#### What you should do:
Reproduce the following material exactly, including every line.

#### Dataset section:
--- --- ---

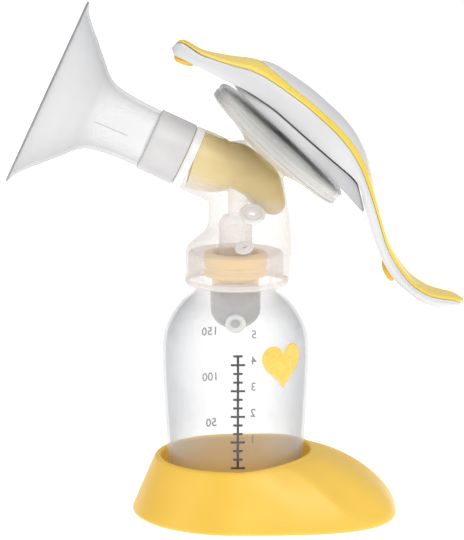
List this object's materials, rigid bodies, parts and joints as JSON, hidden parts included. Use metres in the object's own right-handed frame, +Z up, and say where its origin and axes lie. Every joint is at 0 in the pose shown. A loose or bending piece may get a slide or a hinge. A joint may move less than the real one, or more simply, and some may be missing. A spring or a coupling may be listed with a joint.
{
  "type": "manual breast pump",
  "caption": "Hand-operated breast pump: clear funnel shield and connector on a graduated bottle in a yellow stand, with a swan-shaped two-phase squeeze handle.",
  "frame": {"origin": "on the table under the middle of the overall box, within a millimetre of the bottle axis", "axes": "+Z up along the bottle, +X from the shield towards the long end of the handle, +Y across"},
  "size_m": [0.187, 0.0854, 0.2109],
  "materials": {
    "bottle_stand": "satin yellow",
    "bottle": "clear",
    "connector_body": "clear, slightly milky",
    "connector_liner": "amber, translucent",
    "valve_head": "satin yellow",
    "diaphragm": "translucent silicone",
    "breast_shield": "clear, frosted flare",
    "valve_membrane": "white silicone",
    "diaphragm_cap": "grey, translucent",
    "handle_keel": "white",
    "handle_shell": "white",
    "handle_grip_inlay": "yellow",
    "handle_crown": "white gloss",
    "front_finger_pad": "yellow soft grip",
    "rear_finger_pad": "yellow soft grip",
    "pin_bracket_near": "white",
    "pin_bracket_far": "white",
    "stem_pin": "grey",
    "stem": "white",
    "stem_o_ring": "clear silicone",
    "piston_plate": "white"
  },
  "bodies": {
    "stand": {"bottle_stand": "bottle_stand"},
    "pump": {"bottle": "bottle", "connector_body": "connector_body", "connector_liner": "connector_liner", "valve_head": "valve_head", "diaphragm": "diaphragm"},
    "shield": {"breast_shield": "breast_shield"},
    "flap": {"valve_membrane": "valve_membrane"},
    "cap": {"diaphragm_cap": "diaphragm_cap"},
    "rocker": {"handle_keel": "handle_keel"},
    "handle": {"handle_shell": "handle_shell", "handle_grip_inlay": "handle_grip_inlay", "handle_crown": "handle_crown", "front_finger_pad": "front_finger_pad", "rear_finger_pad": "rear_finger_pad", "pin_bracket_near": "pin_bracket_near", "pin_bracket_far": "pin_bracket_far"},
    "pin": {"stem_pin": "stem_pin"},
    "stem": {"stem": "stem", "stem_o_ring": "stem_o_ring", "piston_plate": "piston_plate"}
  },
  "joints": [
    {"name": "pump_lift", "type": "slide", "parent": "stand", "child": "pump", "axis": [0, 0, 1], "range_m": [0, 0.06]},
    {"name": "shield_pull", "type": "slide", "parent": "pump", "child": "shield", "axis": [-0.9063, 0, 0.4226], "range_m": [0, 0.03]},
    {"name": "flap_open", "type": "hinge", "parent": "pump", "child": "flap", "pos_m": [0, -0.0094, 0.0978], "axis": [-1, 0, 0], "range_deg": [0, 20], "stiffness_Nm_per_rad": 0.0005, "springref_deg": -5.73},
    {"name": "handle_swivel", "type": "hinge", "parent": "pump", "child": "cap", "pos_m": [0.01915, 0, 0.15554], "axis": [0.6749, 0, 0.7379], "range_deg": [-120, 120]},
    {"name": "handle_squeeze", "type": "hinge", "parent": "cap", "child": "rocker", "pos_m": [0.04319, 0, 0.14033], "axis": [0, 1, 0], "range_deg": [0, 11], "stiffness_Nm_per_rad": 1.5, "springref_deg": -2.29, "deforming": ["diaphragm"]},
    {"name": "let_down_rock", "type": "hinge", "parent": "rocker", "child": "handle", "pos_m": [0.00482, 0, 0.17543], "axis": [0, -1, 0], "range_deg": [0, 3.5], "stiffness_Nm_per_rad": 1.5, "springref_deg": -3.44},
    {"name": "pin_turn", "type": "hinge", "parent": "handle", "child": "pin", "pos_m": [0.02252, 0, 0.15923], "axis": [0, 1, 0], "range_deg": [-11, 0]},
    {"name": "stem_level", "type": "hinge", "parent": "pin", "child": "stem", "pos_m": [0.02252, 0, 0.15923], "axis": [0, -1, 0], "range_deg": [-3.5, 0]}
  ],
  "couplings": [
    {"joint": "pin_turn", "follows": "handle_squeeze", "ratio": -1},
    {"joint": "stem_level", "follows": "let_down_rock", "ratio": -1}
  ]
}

--- --- ---

#### Exercise result:
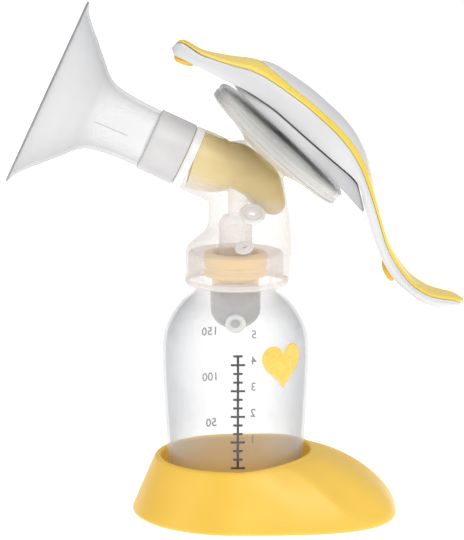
List this object's materials, rigid bodies, parts and joints as JSON, hidden parts included. Use metres in the object's own right-handed frame, +Z up, and say where its origin and axes lie. Every joint is at 0 in the pose shown. A loose or bending piece may get a slide or a hinge. A joint may move less than the real one, or more simply, and some may be missing. A spring or a coupling may be listed with a joint.
{
  "type": "manual breast pump",
  "caption": "Hand-operated breast pump: clear funnel shield and connector on a graduated bottle in a yellow stand, with a swan-shaped two-phase squeeze handle.",
  "frame": {"origin": "on the table under the middle of the overall box, within a millimetre of the bottle axis", "axes": "+Z up along the bottle, +X from the shield towards the long end of the handle, +Y across"},
  "size_m": [0.187, 0.0854, 0.2109],
  "materials": {
    "bottle_stand": "satin yellow",
    "bottle": "clear",
    "connector_body": "clear, slightly milky",
    "connector_liner": "amber, translucent",
    "valve_head": "satin yellow",
    "diaphragm": "translucent silicone",
    "breast_shield": "clear, frosted flare",
    "valve_membrane": "white silicone",
    "diaphragm_cap": "grey, translucent",
    "handle_keel": "white",
    "handle_shell": "white",
    "handle_grip_inlay": "yellow",
    "handle_crown": "white gloss",
    "front_finger_pad": "yellow soft grip",
    "rear_finger_pad": "yellow soft grip",
    "pin_bracket_near": "white",
    "pin_bracket_far": "white",
    "stem_pin": "grey",
    "stem": "white",
    "stem_o_ring": "clear silicone",
    "piston_plate": "white"
  },
  "bodies": {
    "stand": {"bottle_stand": "bottle_stand"},
    "pump": {"bottle": "bottle", "connector_body": "connector_body", "connector_liner": "connector_liner", "valve_head": "valve_head", "diaphragm": "diaphragm"},
    "shield": {"breast_shield": "breast_shield"},
    "flap": {"valve_membrane": "valve_membrane"},
    "cap": {"diaphragm_cap": "diaphragm_cap"},
    "rocker": {"handle_keel": "handle_keel"},
    "handle": {"handle_shell": "handle_shell", "handle_grip_inlay": "handle_grip_inlay", "handle_crown": "handle_crown", "front_finger_pad": "front_finger_pad", "rear_finger_pad": "rear_finger_pad", "pin_bracket_near": "pin_bracket_near", "pin_bracket_far": "pin_bracket_far"},
    "pin": {"stem_pin": "stem_pin"},
    "stem": {"stem": "stem", "stem_o_ring": "stem_o_ring", "piston_plate": "piston_plate"}
  },
  "joints": [
    {"name": "pump_lift", "type": "slide", "parent": "stand", "child": "pump", "axis": [0, 0, 1], "range_m": [0, 0.06]},
    {"name": "shield_pull", "type": "slide", "parent": "pump", "child": "shield", "axis": [-0.9063, 0, 0.4226], "range_m": [0, 0.03]},
    {"name": "flap_open", "type": "hinge", "parent": "pump", "child": "flap", "pos_m": [0, -0.0094, 0.0978], "axis": [-1, 0, 0], "range_deg": [0, 20], "stiffness_Nm_per_rad": 0.0005, "springref_deg": -5.73},
    {"name": "handle_swivel", "type": "hinge", "parent": "pump", "child": "cap", "pos_m": [0.01915, 0, 0.15554], "axis": [0.6749, 0, 0.7379], "range_deg": [-120, 120]},
    {"name": "handle_squeeze", "type": "hinge", "parent": "cap", "child": "rocker", "pos_m": [0.04319, 0, 0.14033], "axis": [0, 1, 0], "range_deg": [0, 11], "stiffness_Nm_per_rad": 1.5, "springref_deg": -2.29, "deforming": ["diaphragm"]},
    {"name": "let_down_rock", "type": "hinge", "parent": "rocker", "child": "handle", "pos_m": [0.00482, 0, 0.17543], "axis": [0, -1, 0], "range_deg": [0, 3.5], "stiffness_Nm_per_rad": 1.5, "springref_deg": -3.44},
    {"name": "pin_turn", "type": "hinge", "parent": "handle", "child": "pin", "pos_m": [0.02252, 0, 0.15923], "axis": [0, 1, 0], "range_deg": [-11, 0]},
    {"name": "stem_level", "type": "hinge", "parent": "pin", "child": "stem", "pos_m": [0.02252, 0, 0.15923], "axis": [0, -1, 0], "range_deg": [-3.5, 0]}
  ],
  "couplings": [
    {"joint": "pin_turn", "follows": "handle_squeeze", "ratio": -1},
    {"joint": "stem_level", "follows": "let_down_rock", "ratio": -1}
  ]
}